Was there any particular significance to where Michal goes for enlightenment when she hits the road?
I’m a Breslov Hasidic [Jew], and our rabbi is Rabbi Nachman from Uman. He didn’t live there in Uman, but he asked to be buried there with another 60,000 Jews that were butchered there and I go around the world, but I never want to go anywhere but to that place. It’s like what you saw. There’s nothing there, [but] we all want to go there because every time you go, you come back with something that you lost in a spiritual way. For example, I remember once I felt [that place] gives me back my dignity and [another time] I felt I got back my wisdom — things that you I didn’t know that I lost [but] you get back.

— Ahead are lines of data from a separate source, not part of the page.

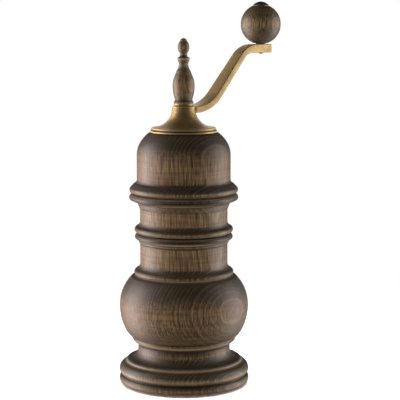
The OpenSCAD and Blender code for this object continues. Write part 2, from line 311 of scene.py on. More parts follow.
def growth_rings(g, at):
    """0 to 1 through each year's growth, for wood whose pith lies outside the blank."""
    wander = g.noise(g.stretch(at, 0.021, 0.021, 0.009), 2).outputs["Color"]
    wander = g.stretch(g.plus(wander, (-0.5, -0.5, -0.5)), 3, 3, 0)
    pith = (math.cos(GRAIN_TURN) * PITH_BACK, math.sin(GRAIN_TURN) * PITH_BACK, 0)
    from_pith = g.stretch(g.plus(g.plus(at, wander), pith), 1, 1, 0)
    reach = g.add("VectorMath", {0: from_pith}, operation="LENGTH").outputs["Value"]
    height = g.add("SeparateXYZ", {0: at}).outputs["Z"]
    reach = g.calc("ADD", reach, g.calc("MULTIPLY", height, GRAIN_LEAN))
    season = g.add("TexNoise", {"W": g.calc("MULTIPLY", reach, 0.22), "Scale": 1.0, "Detail": 1.0},
                   noise_dimensions="1D").outputs[0]
    ring = g.calc("ADD", g.calc("DIVIDE", g.calc("ADD", reach, RING_START), RING_STEP),
                  g.calc("MULTIPLY", season, 1.2))
    return g.calc("FRACT", ring)


def stained_wall(g, at, fibre, streak, tooling, line, figure):
    """The stain on an upright face, as deep as the wood's fibres, streaks and rings take it."""
    thread = g.step(g.grain(at, 3.1, 0.13, 1), 0.42, 0.6)
    tone = 0.055
    for part, share in ((fibre, 0.4), (thread, -0.25), (streak, 0.24), (tooling, 0.2 * figure),
                        (line, 0.1)):
        tone = g.calc("ADD", tone, g.calc("MULTIPLY", part, share))
    return g.ramp(tone, [(0.02, srgb(44, 34, 20)), (0.25, srgb(82, 64, 40)),
                         (0.48, srgb(112, 88, 58)), (0.75, srgb(142, 116, 82))])


def end_stain_and_shade(g, streak, up_stain_and_shade, down_stain_and_shade):
    """Darker, greyer end grain on what faces up or down: more stain there, and painted shade."""
    normal = g.add("SeparateXYZ", {0: g.add("TexCoord").outputs["Normal"]}).outputs["Z"]
    uneven = g.calc("MULTIPLY", g.calc("SUBTRACT", streak, 0.5), 0.2)
    facing_up = g.step(g.calc("ADD", normal, uneven), 0.0, 0.48, 0.0, up_stain_and_shade)
    facing_down = g.step(g.calc("SUBTRACT", uneven, normal), 0.02, 0.42, 0.0, down_stain_and_shade)
    return g.calc("ADD", facing_up, facing_down)


def drawn_rings(g, at, colour, ring, line, end_stain_shade, figure):
    """colour with each year's dark late wood and the pale line after it."""
    late = g.ramp(ring, [(0.72, grey(0)), (0.95, grey(1)), (1.0, grey(0.3))])
    faint = g.step(g.grain(at, 0.11, 0.07), 0.35, 0.62, 0.45, 1.0)
    faint = g.calc("MULTIPLY", faint, figure)
    dark = g.calc("MULTIPLY", g.calc("MULTIPLY", late, faint), 0.4)
    colour = g.mix(dark, colour, srgb(36, 30, 20))
    pale = g.calc("ADD", 0.44, g.calc("MULTIPLY", end_stain_shade, -0.1))
    pale = g.calc("MULTIPLY", line, g.calc("MULTIPLY", pale, faint))
    return g.mix(pale, colour, srgb(134, 114, 88))


def flecked(g, at, colour, pore):
    """colour with beech's short ray flecks and its pores."""
    cell = g.add("TexVoronoi", {"Vector": g.stretch(at, 1.25, 1.25, 0.36), "Scale": 1.0})
    fleck = g.step(cell.outputs["Distance"], 0.34, 0.2)
    seen = g.step(g.add("SeparateColor", {0: cell.outputs["Color"]}).outputs[0], 0.55, 0.7)
    fleck = g.calc("MULTIPLY", fleck, seen)
    colour = g.mix(g.calc("MULTIPLY", fleck, 0.34), colour, srgb(56, 42, 26))
    return g.mix(g.calc("MULTIPLY", pore, 0.36), colour, srgb(34, 27, 17))


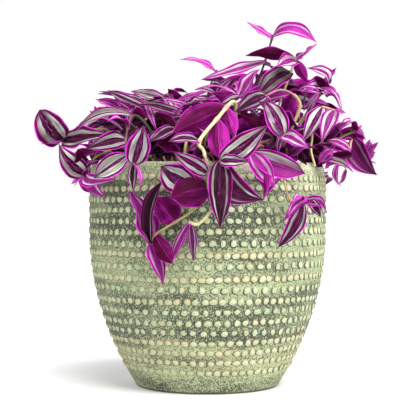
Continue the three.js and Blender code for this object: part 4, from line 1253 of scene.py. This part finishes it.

Uman is a very, very strong, energetic place, and [because] there’s nothing there, you can shoot everywhere and not only did we go there, but we went twice because the first time we went, the camera, which was a brand new camera, stopped working after one take. And when [we were] told to put it in a computer so the company can control it and see it, the whole electricity in Uman fell for six hours. When we were at the airport going back to Israel, we got a phone call from the cable TV [Company] that was investing in the film, telling us that they wanted to give us more money, which was exactly the amount for us to come back and shoot it again, so at the end of shooting, we went back there and shot it again.
What’s it been like traveling with the film now?
We just started traveling. We were in Venice and the film opened in England, so I was there and I’m busy already with my next project, so I’m not going to travel a lot, but yesterday we had the premiere at Tribeca and it was very interesting. People come and it’s like they don’t want to [leave] after the film. It’s like that good feeling that they get, they want to stick together and talk about it. They wouldn’t let me go. It was so amazing. People came up and hugged me and it was so, so beautiful. We felt it already because it [premiered] in Telluride and it did very well there, but I think the Americans like this thing.
“The Wedding Plan” opens on May 12th in New York at the Quad Cinema and the Lincoln Plaza Cinemas and expands on May 19th.